A massage therapist was granted a business license by the Rolling Hills Estates City Council Tuesday after persuading it that she is a bona fide masseuse with a clientele composed principally of middle-aged and elderly women.

The council’s unanimous vote overturned City Manager Douglas Prichard’s decision to deny the license to Deborah Murphy.

Prichard said he refused Murphy’s license request out of concern for the city’s reputation, adding in a report to the council that massage “is often perceived by the general public in an unflattering light.”

Advertisement

The 33-year-old masseuse told the council her clientele, women aged 40 to 80, are primarily Palos Verdes Peninsula residents, many of whom have manageable health problems, like arthritis. Clients asked her to move her practice, which had been in several other South Bay locations, to the peninsula for their convenience, she said.

Murphy will work at Maya, a nail salon on Silver Spur Road in the city’s business district. Elizabeth Stoltz, a 78-year-old Carson resident, said she has been getting regular massages for 12 years and finds it improves her muscle tone. She said a heart condition prevents her from physical exercise. “I have found massage to be very important to me,” she said, adding that getting “a massage in beauty salons goes way back.”

It is the first time the city has granted a separate business license for a massage therapist, although a local spa had obtained one to cover its employees. Prichard said he would have preferred the masseuse work in a health spa or a doctor’s office, but several speakers told the council that elderly women typically don’t join spas and aren’t comfortable in a medical setting.
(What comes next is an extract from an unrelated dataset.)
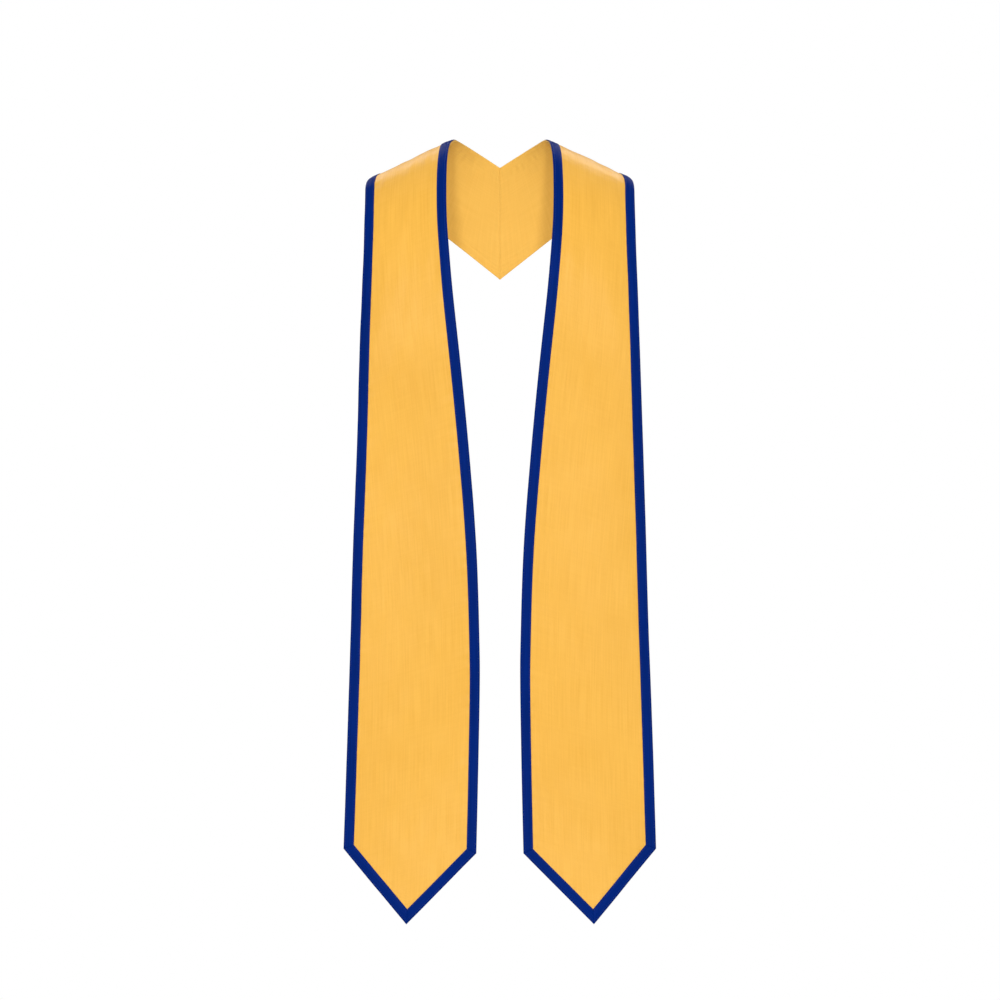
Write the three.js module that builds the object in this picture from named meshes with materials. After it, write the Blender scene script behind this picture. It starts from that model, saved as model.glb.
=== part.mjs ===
// A graduation stole, as it hangs when worn. Two tapered satin strips meet in a mitred seam behind the neck,
// lie over the shoulders and hang down the chest to pointed ends. Each half is a face panel, a plain lining
// behind it and a contrasting band on the face along every edge: one strip at the neck edge, one at the outer
// edge and one round the point, mitred at its two corners.
//
// Millimetres. X runs to the wearer's left, Y to the wearer's back and Z up. The origin is in the middle of
// the neck opening, level with the top of the shoulders.

import * as THREE from 'three';
import { mergeVertices } from 'three/addons/utils/BufferGeometryUtils.js';

// Sizes seen from the front
const NECK_HALF_WIDTH = 54.5; // middle to neck edge, where the neck opening is widest
const SHOULDER_HALF_WIDTH = 136.4; // middle to outer edge, at the shoulder
const HEM_HALF_WIDTH = 158.6; // middle to outer edge, at the hem's corner
const SHOULDER_FALL = 39; // the fold over the shoulder falls this far from the neck edge to the outer edge
const SHOULDER_ROUNDING = 6.1; // the outer edge turns in by this much to reach the fold
const ROUNDING_DROP = 12; // and starts to do so this far below it
const FRONT_DROP = 723.9; // top of the shoulder to the hem's corner on the neck edge
const OUTER_CORNER_RISE = 4.7; // the hem's corner on the outer edge is higher by this much
const POINT_DROP = 72; // hem's corner on the neck edge to the tip of the point
const POINT_ACROSS = 0.528; // where the tip is, as a share of the hem from its neck edge
const NAPE_DROP = 28.5; // top of the shoulder to the notch of the V behind the neck
const BACK_DROP = 141.3; // top of the shoulder to the tip of the V
const NAPE_LIFT = 3.1; // the neck edge stands up by this much against the neck, just behind the fold
const NAPE_LIFT_START = 0.05; // over this share of the way in from the fold to the seam
const FOLD_EASE = 0.04; // the cloth leaves the fold level, and slopes down after this share of the way in

// Depths from the fold over the shoulder
const NAPE_DEPTH = 60; // back to the notch of the V
const BACK_DEPTH = 88; // back to the tip of the V
const CHEST_DEPTH = 100; // forward to the neck edge, where it hangs free
const ARM_DEPTH = 80; // forward to the outer edge, where it hangs free
const CHEST_DROP = 250; // how far down the cloth is carried forward before it hangs free
const CHEST_FULLNESS = 3.2; // how soon it gets there: the higher, the squarer the shoulder

// The cloth's gentle shape across and down the front
const CROWN = 3; // the middle of a panel stands this far in front of its edges
const SWAY = 2.2; // and swings this far to and fro
const SWAY_LENGTH = 340; // over this length
const SWAY_LAG = 0.35; // while the outer edge lags the neck edge by this share of a swing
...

The council added several conditions to the license, including banning alcoholic beverages on the Maya premises, limiting the hours of massage to the hours of salon operation, which are 9 a.m to 8 p.m., and restricting massage to women only. The license will be reviewed in one year.

“We don’t need to worry at this point in time that there is some nefarious activity planned for the city,” said Councilman Hugh Muller, who had checked Murphy’s references.

Murphy, who has been practicing massage for six years, was greeted by hugs from well-wishers outside council chambers.

Advertisement

“I am so thrilled and extremely happy that they changed their mind and granted me the license,” Murphy said after the meeting. “I’m happy in about a hundred-million different ways.”